CLÓVIS
ROSSI
Espíritos nada santos
Impressiona
a intriga por trás do vazamento de documentos pessoais do papa Bento 16
Dias
antes de os cardeais eleitores do novo papa, sucessor de João Paulo 2º, se
trancarem no Vaticano, conversei com um deles, para tentar entender a cabeça
desses votantes absolutamente atípicos.
Habituado
a cobrir campanhas eleitorais mundo afora, da África do Sul à Argentina, de
Israel ao Paraguai, do Brasil ao Reino Unido, viciei-me naturalmente em
constatar nessas ocasiões um bocado de intrigas, previsões, acordos raramente
limpos, ambições raramente contidas -enfim, todo o universo em que nos movemos
os mortais comuns.
Esperava
algo disso na conversa com o cardeal, mesmo sabendo que se tratava de uma eleição
atípica, a começar do fato de que não havia candidatos, pelo menos não
formalmente, e, portanto, não havia campanha eleitoral, marquetagem, debates na
TV e por aí vai.
Mesmo
assim, o interlocutor me surpreendeu com uma conversa filosófico-espiritual. Insistiu
uma e outra vez em que, no fundo, quem decidia a eleição era o Espírito Santo,
que soprava ao ouvido dos cardeais o nome certo para governar a Igreja Católica.
Confesso
que logo me veio um pensamento iconoclástico: esse Espírito Santo deveria ser
um brincalhão porque soprava nomes diferentes aos ouvidos de diferentes
cardeais, tanto que a eleição raramente se definia na primeira votação.
Aliás,
Bento 16 só obteve os dois terços (ou mais) dos votos necessários na quarta
tentativa.
Essa
conversa de 2005 voltou à memória ao ler ontem na Folha que o Vaticano está procurando
mostrar que os documentos do papa que vazaram representam não só ideias dele,
mas também "os pensamentos de pessoas que, ao escrever para o papa,
acreditavam estar essencialmente falando perante Deus".
Pela
conversa de 2005 e por essa notícia, deduzo obrigatoriamente que não é apenas
um cardeal, mas uma parte importante dos fiéis que acredita na interferência do
Espírito Santo em assuntos da igreja ou até pessoais.
Como
não desdenho da fé de ninguém (ao contrário, respeito todas), meu pensamento
iconoclástico me causou à época um certo mal-estar.
Não
que ache que o Espírito Santo é de fato o grande eleitor dos papas. Mas não me
dou o direito de debochar de quem, sinceramente, crê nessa hipótese.
Até ler
os comentários de Juan Arias no debate que a edição on-line de "El País"

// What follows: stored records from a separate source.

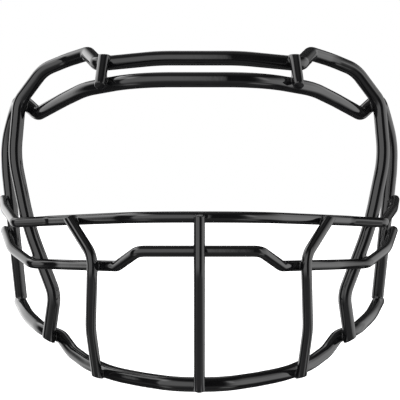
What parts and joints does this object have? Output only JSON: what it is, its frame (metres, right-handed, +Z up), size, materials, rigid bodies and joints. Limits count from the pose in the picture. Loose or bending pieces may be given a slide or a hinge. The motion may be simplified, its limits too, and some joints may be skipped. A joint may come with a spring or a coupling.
{
  "type": "american football face guard",
  "caption": "Wire face guard for an american football helmet: a black coated cage of bent bars welded together, open at the eyes, with a guarded mouth and chin.",
  "frame": {"origin": "on the mid-plane, at the back of the frame wire's brow run, where the helmet shell meets it", "axes": "+X across the face to the wearer's left, +Y back towards the helmet shell, +Z up"},
  "size_m": [0.2358, 0.1583, 0.1738],
  "materials": {
    "black_coating": "high gloss powder coat over welded steel wire"
  },
  "bodies": {
    "root": {"frame_wire": "black_coating", "brow_wire": "black_coating", "chin_wire": "black_coating", "upper_bar": "black_coating", "lower_bar": "black_coating", "centre_upright": "black_coating", "side_upright_left": "black_coating", "side_upright_right": "black_coating", "brow_strut_left": "black_coating", "brow_strut_right": "black_coating", "weld_strut_top_left": "black_coating", "weld_strut_top_right": "black_coating", "weld_strut_bottom_left": "black_coating", "weld_strut_bottom_right": "black_coating", "weld_temple_left": "black_coating", "weld_temple_right": "black_coating", "weld_upper_bar_frame_left": "black_coating", "weld_upper_bar_frame_right": "black_coating", "weld_upper_bar_end_left": "black_coating", "weld_upper_bar_end_right": "black_coating", "weld_upper_bar_side_left": "black_coating", "weld_upper_bar_side_right": "black_coating", "weld_lower_bar_frame_left": "black_coating", "weld_lower_bar_frame_right": "black_coating", "weld_lower_bar_end_left": "black_coating", "weld_lower_bar_end_right": "black_coating", "weld_lower_bar_side_left": "black_coating", "weld_lower_bar_side_right": "black_coating", "weld_chin_side_left": "black_coating", "weld_chin_side_right": "black_coating", "weld_chin_foot_left": "black_coating", "weld_chin_foot_right": "black_coating", "weld_chin_end_left": "black_coating", "weld_chin_end_right": "black_coating", "weld_upper_bar_centre": "black_coating", "weld_lower_bar_centre": "black_coating", "weld_chin_centre": "black_coating"}
  },
  "joints": []
}
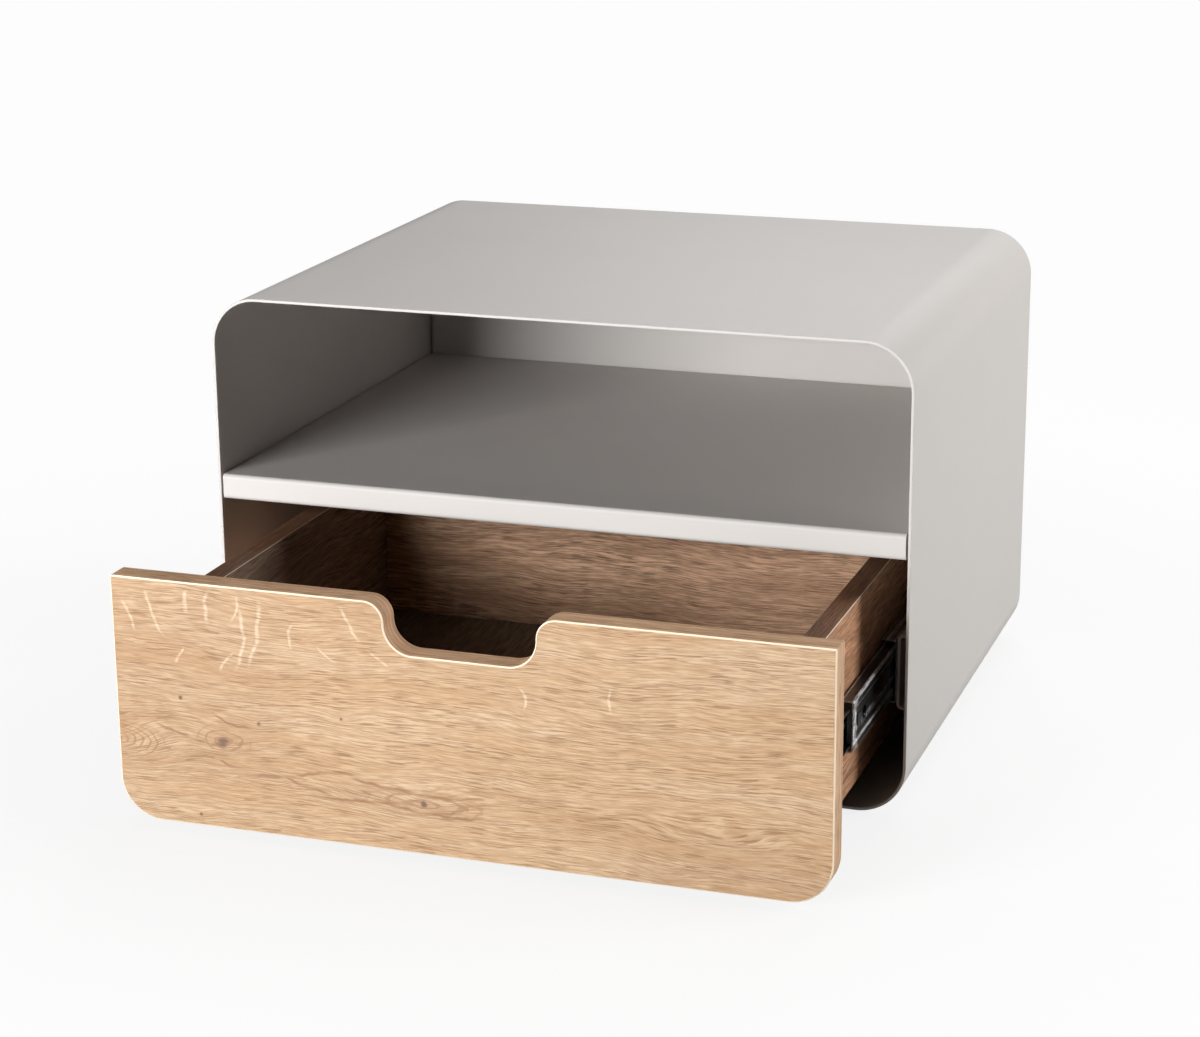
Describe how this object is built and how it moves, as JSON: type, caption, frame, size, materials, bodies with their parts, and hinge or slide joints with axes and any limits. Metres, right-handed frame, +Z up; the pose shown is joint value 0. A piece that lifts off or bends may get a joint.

promove sobre os vazamentos. Arias, hoje correspondente do jornal no Brasil, é talvez
a pessoa mais qualificada para falar de assuntos do Vaticano, correspondente
que foi, durante 14 anos, em Roma, além de ex-sacerdote.
Arias
atribui o vazamento a intrigas em torno da sucessão do papa, iguais às que
foram correntes na Idade Média e no Renascimento. "Os italianos querem
voltar ao papado após 30 anos", comenta, já apontando o dedo na direção
dos possíveis responsáveis pelas intrigas dos tempos modernos.
Mais:
"Ninguém chega a cardeal sem a secreta esperança de ser ele o papa. E nunca
vai pronunciar o nome de outro cardeal que possa ser melhor papa do que ele".
É,
acho que o Espírito Santo tem pouco a ver com essa história.